A fleeting appearance as substitute in the 6-2 defeat at Stamford Bridge on Wednesday apart, one could be excused for thinking that the Italian had long since left the club, so little has been seen of him, due to a catalogue of injuries since his arrival last summer.

But there he was large as life at the club's ramshackle Mitcham training ground yesterday to hear Steve Coppell, who he replaces, announce to a gobsmacked gathering of English and Italian media that Palace were pinning their hopes of survival on a complete novice. And before the assembly could close their mouths, he added that Lombardo would be assisted by fellow striker Tomas Brolin, who is on a week-to-week contract at the club and has an English appearance record even more limited than Lombardo's.

"I realise it is a bold, massive step," said Coppell, who returns to his role as director of football, "and a step that a lot of people will look upon as being foolish, but something had to be done. It might not work, but at the moment everyone expects us to go down anyway - it's only the people within these walls who think we've got a fighting chance of staying up."

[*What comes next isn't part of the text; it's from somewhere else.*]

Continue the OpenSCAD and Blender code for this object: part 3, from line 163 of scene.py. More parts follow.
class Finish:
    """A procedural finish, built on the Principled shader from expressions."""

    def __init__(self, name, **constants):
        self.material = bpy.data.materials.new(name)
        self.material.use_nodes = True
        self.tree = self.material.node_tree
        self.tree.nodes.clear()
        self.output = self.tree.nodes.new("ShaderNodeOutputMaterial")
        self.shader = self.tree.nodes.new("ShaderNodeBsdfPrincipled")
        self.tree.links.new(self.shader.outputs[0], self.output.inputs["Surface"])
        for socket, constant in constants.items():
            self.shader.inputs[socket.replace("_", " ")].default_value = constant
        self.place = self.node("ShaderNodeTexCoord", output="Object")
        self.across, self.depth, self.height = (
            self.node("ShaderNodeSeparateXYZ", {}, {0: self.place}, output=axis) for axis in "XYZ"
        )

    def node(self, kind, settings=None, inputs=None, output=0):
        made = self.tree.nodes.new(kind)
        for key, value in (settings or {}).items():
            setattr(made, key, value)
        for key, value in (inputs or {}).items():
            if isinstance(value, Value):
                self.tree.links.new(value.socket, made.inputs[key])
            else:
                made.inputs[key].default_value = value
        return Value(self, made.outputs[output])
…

It is an appointment that is probably par for the course at the moment at a club which seems intent on upstaging itself when it comes to bizarre decisions. Ron Noades, the chairman, and Mark Goldberg, the club's prospective owner, were both conspicuous by their absence (though Goldberg had been at the training ground before the press arrived, possibly practising his ball-juggling skills a la Michael Knighton) and it was left to poor Coppell to field the questions that rained in on him.

He accepted responsibility for the club's plight and the appointment of Lombardo, following consultation with Noades and Goldberg. Recent months at the club had been like "slow strangulation", he said. "In an ideal world I wouldn't be speaking to you - Palace would be in mid-table and I would be manager. But we are drifting down the league and I felt very strongly something had to be done.

"I'm very sad at the club's position and I am responsible, the buck always stops with the manager. I want as much as possible to release Attilio from that kind of pressure. I want him to concentrate on what matters - the preparation of the team - and not get involved in any of the off- the-field politics."

Lombardo was given half an hour to think about the offer, after being summoned to a hotel on Thursday evening by Goldberg. Having agreed, he said through an interpreter, that he felt as if, "the hotel roof was falling in on me." He was still reeling from the magnitude of his decision and hoped that he would not get home and find his wife packing to leave.

He did not envisage too many changes just yet with today's game at Villa Park followed smartly by another, on Wednesday at Newcastle, after which they have 10 days' respite.

He lamented the shortage of midfielders at the club (not helped by the recent sale of Andy Roberts) and will no doubt be relieved to hear that the club is in the process of negotiating the transfer of Sasa Curcic from Aston Villa for pounds 1m on Monday.

The player-coach stressed that it was only a temporary appointment and that he intended to return to being "simply a player" at the end of the season.

It was on Wednesday that Lombardo's fellow countryman and friend, Gianluca Vialli, did his own player-manager career some good with that annihilation of Palace. Lombardo said that he would be ringing Vialli. "Gianluca is in a similar position, although he is driving a Formula One car, as it were, while I'm in charge of a sinking ship," he said. "His advice will help but he will not solve my problems."